HelloHorizon commented 1 year ago

@ssz1997 @michael1589 we are not officially support ARM

michael1589 commented 1 year ago

@ssz1997 Very thanks for your kindly reply! I'll close this issue

hubwork0 commented 4 months ago

@michael1589

@LuQQiu Here's my compile procedure:

  1. I compile libjnifuse on a aarch64 machine in a docker container, whose image was built from https://github.com/Alluxio/alluxio/blob/release-2.9.0/dev/jenkins/Dockerfile-jdk8. I saw fuse3, libfuse3-dev and libfuse-dev in that image.
  2. I replaced libjnifuse.so and libjnifuse3.so in this place: https://github.com/Alluxio/alluxio/blob/release-2.9.0/integration/jnifuse/native/src/main/resources/ as soon as get them from the above stage.
  3. Then I compile alluxio separately to get a tar-ball(on x86-64/aarch64 machines) Make sure x86-64 tar-ball uses libjnifuse.so/libjnifuse3.so originally in git repo and aarch64 tar-ball uses previously built libjnifuse.so and libjnifuse3.so
  4. And at last I used https://github.com/Alluxio/alluxio/blob/release-2.9.0/integration/docker/Dockerfile as my dockerfile to generate alluxio image(Of course modified the alluxio-extractor stage).

Is this method OK to get alluxio image? And does alluxio support hybrid deploy with x86-64 and aarch64? Have you guys ever used libfuse.so on aarch64 before? The .so was generated here: https://github.com/alluxio/libfuse/tree/fuse_2_9_5_customize_multi_threads

hi, i have some questions i'd like to ask.

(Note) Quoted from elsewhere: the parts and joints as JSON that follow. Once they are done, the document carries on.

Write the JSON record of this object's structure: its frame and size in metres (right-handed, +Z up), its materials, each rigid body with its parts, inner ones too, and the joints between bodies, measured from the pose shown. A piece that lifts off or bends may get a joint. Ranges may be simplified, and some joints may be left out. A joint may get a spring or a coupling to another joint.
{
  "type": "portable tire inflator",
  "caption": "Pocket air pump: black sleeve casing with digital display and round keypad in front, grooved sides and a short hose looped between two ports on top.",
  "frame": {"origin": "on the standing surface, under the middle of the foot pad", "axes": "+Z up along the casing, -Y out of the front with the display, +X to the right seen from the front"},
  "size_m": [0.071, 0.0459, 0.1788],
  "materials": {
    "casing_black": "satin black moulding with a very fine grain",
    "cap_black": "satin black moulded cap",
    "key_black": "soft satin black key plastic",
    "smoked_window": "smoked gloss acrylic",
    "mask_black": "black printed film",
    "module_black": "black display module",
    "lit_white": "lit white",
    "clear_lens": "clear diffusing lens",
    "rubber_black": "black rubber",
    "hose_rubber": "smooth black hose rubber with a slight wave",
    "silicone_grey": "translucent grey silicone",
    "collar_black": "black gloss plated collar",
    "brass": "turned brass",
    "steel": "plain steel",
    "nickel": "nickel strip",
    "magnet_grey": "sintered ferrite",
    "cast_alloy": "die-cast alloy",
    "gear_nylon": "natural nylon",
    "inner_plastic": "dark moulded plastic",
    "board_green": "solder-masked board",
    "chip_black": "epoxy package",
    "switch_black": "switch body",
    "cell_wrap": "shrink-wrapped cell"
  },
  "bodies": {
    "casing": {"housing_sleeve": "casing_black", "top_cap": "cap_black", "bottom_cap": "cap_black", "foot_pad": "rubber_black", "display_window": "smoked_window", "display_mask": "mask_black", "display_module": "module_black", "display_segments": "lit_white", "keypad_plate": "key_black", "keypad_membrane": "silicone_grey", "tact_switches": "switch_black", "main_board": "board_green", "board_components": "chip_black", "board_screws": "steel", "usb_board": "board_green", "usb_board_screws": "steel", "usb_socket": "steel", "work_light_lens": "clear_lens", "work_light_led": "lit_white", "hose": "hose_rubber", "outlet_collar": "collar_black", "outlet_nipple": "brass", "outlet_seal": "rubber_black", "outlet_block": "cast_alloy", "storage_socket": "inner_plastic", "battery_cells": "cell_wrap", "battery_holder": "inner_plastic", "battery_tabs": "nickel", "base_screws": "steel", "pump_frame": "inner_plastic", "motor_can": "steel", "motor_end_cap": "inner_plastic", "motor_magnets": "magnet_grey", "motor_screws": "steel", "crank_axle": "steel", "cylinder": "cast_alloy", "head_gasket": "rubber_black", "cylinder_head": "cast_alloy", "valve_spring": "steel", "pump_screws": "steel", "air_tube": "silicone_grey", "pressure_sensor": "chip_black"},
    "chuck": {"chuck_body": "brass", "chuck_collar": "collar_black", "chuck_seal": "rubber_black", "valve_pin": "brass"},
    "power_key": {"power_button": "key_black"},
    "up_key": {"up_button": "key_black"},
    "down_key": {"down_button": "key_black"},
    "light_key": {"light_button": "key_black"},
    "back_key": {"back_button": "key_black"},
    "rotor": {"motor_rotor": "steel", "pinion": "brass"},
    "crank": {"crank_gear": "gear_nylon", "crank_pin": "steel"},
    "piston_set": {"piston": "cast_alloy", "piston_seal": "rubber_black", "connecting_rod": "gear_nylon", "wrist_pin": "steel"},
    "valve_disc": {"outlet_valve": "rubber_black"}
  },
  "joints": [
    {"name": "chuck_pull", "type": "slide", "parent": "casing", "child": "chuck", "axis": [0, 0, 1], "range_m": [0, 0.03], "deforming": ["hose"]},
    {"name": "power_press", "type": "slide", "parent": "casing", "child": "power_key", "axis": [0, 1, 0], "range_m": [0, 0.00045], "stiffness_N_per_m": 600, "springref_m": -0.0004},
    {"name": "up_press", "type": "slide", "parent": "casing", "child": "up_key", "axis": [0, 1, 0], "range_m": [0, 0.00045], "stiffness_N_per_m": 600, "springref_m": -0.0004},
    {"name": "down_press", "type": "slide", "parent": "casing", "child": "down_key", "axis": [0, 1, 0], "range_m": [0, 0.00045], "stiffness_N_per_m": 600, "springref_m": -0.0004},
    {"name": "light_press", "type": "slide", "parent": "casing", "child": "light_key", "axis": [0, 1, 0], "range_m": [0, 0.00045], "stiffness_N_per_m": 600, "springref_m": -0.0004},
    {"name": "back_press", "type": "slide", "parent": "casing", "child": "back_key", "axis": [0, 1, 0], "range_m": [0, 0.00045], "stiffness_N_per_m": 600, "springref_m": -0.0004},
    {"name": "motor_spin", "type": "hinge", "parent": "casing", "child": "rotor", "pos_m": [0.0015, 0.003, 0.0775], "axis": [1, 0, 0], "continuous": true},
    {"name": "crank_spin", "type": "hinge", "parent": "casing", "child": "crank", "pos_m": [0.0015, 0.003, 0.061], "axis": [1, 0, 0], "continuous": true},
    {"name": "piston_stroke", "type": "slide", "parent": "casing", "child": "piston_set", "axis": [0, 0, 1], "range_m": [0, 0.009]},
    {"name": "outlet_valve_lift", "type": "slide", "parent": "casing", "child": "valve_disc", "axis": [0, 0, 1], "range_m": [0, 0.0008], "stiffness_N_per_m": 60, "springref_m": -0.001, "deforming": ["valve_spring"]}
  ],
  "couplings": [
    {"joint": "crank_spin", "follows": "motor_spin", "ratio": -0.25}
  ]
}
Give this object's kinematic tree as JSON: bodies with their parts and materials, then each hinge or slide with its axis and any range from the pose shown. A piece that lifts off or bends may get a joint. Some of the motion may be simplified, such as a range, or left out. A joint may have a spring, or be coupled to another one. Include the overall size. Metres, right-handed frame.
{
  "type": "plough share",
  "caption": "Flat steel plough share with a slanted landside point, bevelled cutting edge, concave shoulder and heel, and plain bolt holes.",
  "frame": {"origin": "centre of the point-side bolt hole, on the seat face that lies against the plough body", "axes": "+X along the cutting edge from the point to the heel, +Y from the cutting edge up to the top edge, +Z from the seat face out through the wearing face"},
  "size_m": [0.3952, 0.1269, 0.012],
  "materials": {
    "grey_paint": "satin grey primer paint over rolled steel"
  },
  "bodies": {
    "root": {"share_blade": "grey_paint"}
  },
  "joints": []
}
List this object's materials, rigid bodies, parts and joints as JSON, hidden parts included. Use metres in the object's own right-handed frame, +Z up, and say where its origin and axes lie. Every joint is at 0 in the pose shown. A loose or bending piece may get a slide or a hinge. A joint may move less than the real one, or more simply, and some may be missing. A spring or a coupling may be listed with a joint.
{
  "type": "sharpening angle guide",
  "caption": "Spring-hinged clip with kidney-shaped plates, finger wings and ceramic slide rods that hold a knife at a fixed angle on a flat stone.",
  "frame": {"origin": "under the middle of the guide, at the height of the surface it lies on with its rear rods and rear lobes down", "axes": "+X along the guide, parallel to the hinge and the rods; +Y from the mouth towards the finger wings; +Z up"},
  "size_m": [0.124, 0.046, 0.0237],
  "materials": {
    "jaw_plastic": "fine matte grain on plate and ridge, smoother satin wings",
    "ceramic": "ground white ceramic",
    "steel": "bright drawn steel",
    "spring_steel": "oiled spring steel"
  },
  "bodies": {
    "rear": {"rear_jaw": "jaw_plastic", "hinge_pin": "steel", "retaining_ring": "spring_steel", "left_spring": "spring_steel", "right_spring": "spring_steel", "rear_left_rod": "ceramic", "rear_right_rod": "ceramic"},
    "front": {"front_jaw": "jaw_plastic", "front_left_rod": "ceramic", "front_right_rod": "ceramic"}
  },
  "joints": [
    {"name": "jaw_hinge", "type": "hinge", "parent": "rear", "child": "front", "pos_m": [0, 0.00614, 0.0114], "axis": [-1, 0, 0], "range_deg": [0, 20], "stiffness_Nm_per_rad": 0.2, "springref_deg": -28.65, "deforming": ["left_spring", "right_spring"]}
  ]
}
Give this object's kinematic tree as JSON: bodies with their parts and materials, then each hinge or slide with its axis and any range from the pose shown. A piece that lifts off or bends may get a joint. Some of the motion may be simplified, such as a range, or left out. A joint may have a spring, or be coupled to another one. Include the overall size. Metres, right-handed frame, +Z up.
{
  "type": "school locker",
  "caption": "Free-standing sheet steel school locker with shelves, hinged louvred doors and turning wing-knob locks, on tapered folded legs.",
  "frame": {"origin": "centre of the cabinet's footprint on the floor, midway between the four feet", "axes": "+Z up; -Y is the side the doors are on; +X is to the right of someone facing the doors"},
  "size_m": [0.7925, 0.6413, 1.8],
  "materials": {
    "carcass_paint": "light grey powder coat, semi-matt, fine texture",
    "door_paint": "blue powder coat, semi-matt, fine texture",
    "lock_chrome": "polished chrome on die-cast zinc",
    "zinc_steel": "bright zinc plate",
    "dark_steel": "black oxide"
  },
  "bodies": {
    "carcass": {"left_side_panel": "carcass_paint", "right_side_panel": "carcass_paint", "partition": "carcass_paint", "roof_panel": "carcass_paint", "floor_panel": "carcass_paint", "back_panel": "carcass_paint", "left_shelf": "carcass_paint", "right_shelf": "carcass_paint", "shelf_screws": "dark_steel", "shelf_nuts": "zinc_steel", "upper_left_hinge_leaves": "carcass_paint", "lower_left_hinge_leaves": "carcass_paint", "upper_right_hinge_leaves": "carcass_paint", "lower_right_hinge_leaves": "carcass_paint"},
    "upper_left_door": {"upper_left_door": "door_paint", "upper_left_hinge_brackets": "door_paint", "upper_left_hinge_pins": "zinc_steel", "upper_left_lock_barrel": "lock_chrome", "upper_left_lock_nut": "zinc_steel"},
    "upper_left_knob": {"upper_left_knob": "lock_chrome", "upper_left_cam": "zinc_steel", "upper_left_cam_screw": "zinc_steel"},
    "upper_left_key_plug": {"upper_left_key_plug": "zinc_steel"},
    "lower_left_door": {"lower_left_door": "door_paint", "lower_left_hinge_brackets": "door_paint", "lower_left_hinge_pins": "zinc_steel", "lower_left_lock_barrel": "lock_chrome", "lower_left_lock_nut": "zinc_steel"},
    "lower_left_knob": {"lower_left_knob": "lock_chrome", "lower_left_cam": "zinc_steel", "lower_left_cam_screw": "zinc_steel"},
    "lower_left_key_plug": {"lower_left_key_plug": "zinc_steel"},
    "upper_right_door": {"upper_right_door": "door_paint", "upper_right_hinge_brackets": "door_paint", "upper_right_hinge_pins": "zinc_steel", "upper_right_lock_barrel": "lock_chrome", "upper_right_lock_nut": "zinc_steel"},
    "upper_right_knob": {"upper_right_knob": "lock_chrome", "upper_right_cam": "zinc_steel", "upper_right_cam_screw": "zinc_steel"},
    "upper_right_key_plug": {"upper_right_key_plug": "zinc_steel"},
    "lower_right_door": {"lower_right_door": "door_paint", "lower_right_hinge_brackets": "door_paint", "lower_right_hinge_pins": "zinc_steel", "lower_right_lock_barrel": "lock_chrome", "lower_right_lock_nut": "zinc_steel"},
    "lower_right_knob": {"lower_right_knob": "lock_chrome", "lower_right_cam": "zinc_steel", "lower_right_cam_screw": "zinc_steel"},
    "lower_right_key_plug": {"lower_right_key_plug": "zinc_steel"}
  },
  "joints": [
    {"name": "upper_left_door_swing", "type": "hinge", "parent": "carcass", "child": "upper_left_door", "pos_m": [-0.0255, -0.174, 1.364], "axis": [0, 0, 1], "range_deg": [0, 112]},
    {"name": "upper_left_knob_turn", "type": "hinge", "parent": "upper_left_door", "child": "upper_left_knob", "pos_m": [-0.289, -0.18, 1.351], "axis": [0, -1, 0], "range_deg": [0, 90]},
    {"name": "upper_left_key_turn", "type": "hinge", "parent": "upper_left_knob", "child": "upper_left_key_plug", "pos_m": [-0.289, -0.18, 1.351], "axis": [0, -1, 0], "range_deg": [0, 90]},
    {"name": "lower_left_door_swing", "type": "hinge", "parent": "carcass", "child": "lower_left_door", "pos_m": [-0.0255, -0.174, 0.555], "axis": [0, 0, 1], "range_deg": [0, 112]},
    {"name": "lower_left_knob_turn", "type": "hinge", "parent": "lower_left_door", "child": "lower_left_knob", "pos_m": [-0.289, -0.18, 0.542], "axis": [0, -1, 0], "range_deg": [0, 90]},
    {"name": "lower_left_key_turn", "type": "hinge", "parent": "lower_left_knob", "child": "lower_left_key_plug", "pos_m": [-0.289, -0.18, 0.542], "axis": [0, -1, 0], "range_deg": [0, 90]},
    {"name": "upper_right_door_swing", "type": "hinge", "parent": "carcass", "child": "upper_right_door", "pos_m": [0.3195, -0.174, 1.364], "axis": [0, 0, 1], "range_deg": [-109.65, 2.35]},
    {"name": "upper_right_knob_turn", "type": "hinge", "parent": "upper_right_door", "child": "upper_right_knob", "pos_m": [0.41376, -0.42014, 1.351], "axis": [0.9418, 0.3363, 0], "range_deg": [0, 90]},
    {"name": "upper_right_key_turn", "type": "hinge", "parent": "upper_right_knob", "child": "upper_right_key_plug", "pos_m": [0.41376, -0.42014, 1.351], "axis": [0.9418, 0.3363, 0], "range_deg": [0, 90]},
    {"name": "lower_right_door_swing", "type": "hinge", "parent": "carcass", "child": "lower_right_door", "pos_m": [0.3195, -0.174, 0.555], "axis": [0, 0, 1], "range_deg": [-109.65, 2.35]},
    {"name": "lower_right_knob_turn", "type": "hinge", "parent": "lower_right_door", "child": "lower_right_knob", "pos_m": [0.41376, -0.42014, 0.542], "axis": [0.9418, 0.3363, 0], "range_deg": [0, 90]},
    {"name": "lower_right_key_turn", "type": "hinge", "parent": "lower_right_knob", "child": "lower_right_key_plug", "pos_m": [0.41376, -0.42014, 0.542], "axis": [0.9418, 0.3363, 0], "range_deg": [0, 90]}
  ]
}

  1. libjnifuse.so and libjnifuse3.so is recompiled. and then placed in which file, is just this dir https://github.com/Alluxio/alluxio/blob/release-2.9.0/integration/jnifuse/native/src/main/resources/ or other place(such as /usr/lib64)? because i want to recompile them and then build alluxio project to get a tar-ball in the Dockerfile, but i failed when i place the recompiled *.so files in the above directory. thanks very much for your attention and looking forward to your reply.